JSON records of objects:
● ● ●

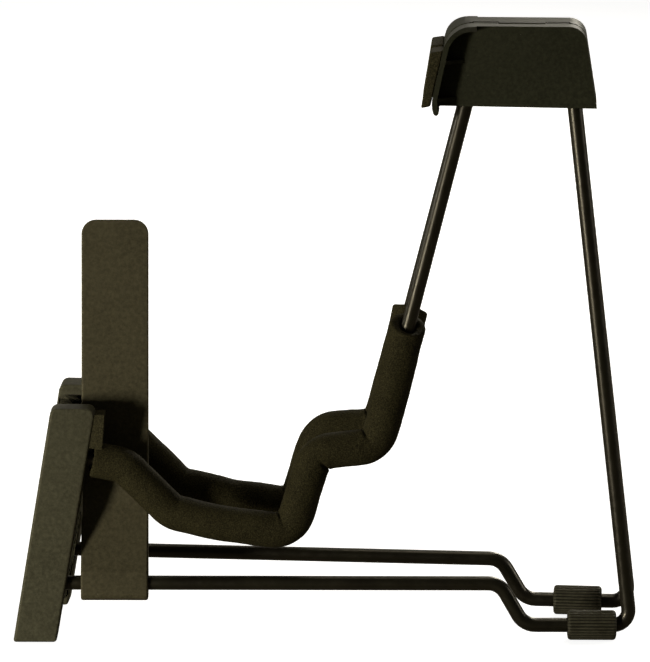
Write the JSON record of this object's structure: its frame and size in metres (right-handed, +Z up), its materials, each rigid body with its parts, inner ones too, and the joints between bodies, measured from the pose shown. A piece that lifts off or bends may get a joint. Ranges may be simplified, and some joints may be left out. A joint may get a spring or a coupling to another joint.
{
  "type": "folding guitar stand",
  "caption": "Folding A-frame guitar stand: two bent steel rod frames with foam sleeves, hinged at a plastic head, with a swing-down spreader plate.",
  "frame": {"origin": "on the floor, under the middle of the stand's own bounding box", "axes": "+X towards the rear of the stand, along the hinge pin; +Y to the stand's right; +Z up"},
  "size_m": [0.3447, 0.0884, 0.343],
  "materials": {
    "black_steel": "semi-gloss black paint",
    "sleeve_foam": "open-grained foam skin",
    "pad_foam": "cut foam",
    "black_plastic": "matt, finely grained",
    "housing_plastic": "matt, finely grained, darker than the feet",
    "plate_plastic": "matt, finely grained",
    "black_rubber": "matt moulded rubber",
    "zinc_steel": "zinc plated",
    "white_nylon": "smooth nylon"
  },
  "bodies": {
    "left_side": {"left_rod_frame": "black_steel", "left_foam_sleeve": "sleeve_foam", "left_front_foot": "black_plastic", "left_front_pad": "pad_foam", "left_rod_strap": "black_plastic", "left_strap_screws": "zinc_steel", "left_rear_foot": "black_rubber", "left_housing": "housing_plastic", "left_back_pad": "pad_foam", "left_socket_pins": "zinc_steel", "hinge_pin": "zinc_steel", "pin_cap": "zinc_steel", "hinge_washers": "white_nylon"},
    "right_side": {"right_rod_frame": "black_steel", "right_foam_sleeve": "sleeve_foam", "right_front_foot": "black_plastic", "right_front_pad": "pad_foam", "right_rod_strap": "black_plastic", "right_strap_screws": "zinc_steel", "right_rear_foot": "black_rubber", "right_housing": "housing_plastic", "right_back_pad": "pad_foam", "right_socket_pins": "zinc_steel"},
    "spreader": {"spreader_plate": "plate_plastic"}
  },
  "joints": [
    {"name": "frame_fold", "type": "hinge", "parent": "left_side", "child": "right_side", "pos_m": [0.1039, 0, 0.3386], "axis": [1, 0, 0], "range_deg": [-5, 23]},
    {"name": "spreader_swing", "type": "hinge", "parent": "left_side", "child": "spreader", "pos_m": [-0.11576, -0.03235, 0.0319], "axis": [-0.9993, -0.0384, 0], "range_deg": [0, 3]}
  ]
}
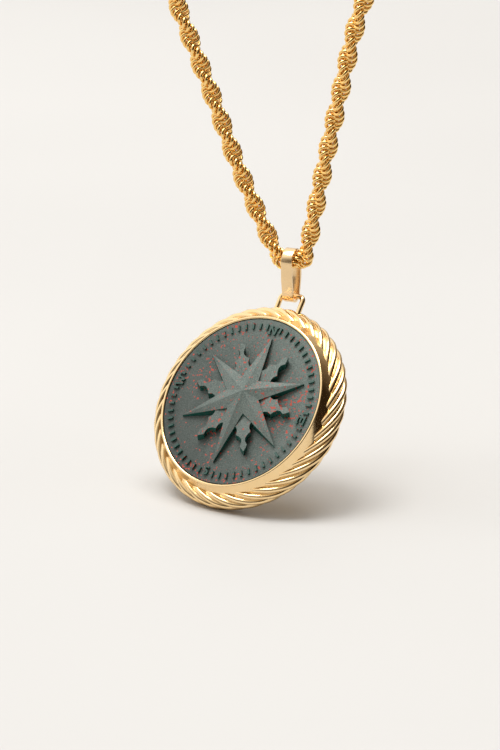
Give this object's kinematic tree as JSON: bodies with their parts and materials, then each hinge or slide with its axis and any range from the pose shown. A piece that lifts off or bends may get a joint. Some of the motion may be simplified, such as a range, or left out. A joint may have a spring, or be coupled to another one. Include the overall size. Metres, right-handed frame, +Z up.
{
  "type": "compass pendant necklace",
  "caption": "Round carved stone compass medallion in a rope-edged gold setting, swinging from a strip bail on a closed rope-chain necklace.",
  "frame": {"origin": "middle of the clasp's barrel, where the chain lies on the back of the neck", "axes": "+Z up, the pendant hangs in front towards -Y, +X to the wearer's left"},
  "size_m": [0.1146, 0.1298, 0.1946],
  "materials": {
    "green_stone": "matte dark green jasper with red flecks",
    "polished_gold": "polished warm yellow gold",
    "satin_gold": "satin pale gold strip",
    "chain_gold": "polished yellow gold links",
    "clasp_gold": "polished yellow gold"
  },
  "bodies": {
    "chain": {"rope_chain": "chain_gold", "clasp": "clasp_gold"},
    "bail": {"bail": "satin_gold"},
    "medallion": {"carved_stone": "green_stone", "setting": "polished_gold"}
  },
  "joints": [
    {"name": "bail_swing", "type": "hinge", "parent": "chain", "child": "bail", "pos_m": [0, -0.112, -0.168], "axis": [1, 0, 0], "range_deg": [-75, 75]},
    {"name": "medallion_swing", "type": "hinge", "parent": "bail", "child": "medallion", "pos_m": [0, -0.112, -0.1719], "axis": [0.9744, -0.225, 0], "range_deg": [-53.5, 126.5]}
  ]
}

● ● ●

Include both ends. Return the line holding "Give this object's" and all lines after it in the records above, exactly as written.

Give this object's kinematic tree as JSON: bodies with their parts and materials, then each hinge or slide with its axis and any range from the pose shown. A piece that lifts off or bends may get a joint. Some of the motion may be simplified, such as a range, or left out. A joint may have a spring, or be coupled to another one. Include the overall size. Metres, right-handed frame, +Z up.
{
  "type": "compass pendant necklace",
  "caption": "Round carved stone compass medallion in a rope-edged gold setting, swinging from a strip bail on a closed rope-chain necklace.",
  "frame": {"origin": "middle of the clasp's barrel, where the chain lies on the back of the neck", "axes": "+Z up, the pendant hangs in front towards -Y, +X to the wearer's left"},
  "size_m": [0.1146, 0.1298, 0.1946],
  "materials": {
    "green_stone": "matte dark green jasper with red flecks",
    "polished_gold": "polished warm yellow gold",
    "satin_gold": "satin pale gold strip",
    "chain_gold": "polished yellow gold links",
    "clasp_gold": "polished yellow gold"
  },
  "bodies": {
    "chain": {"rope_chain": "chain_gold", "clasp": "clasp_gold"},
    "bail": {"bail": "satin_gold"},
    "medallion": {"carved_stone": "green_stone", "setting": "polished_gold"}
  },
  "joints": [
    {"name": "bail_swing", "type": "hinge", "parent": "chain", "child": "bail", "pos_m": [0, -0.112, -0.168], "axis": [1, 0, 0], "range_deg": [-75, 75]},
    {"name": "medallion_swing", "type": "hinge", "parent": "bail", "child": "medallion", "pos_m": [0, -0.112, -0.1719], "axis": [0.9744, -0.225, 0], "range_deg": [-53.5, 126.5]}
  ]
}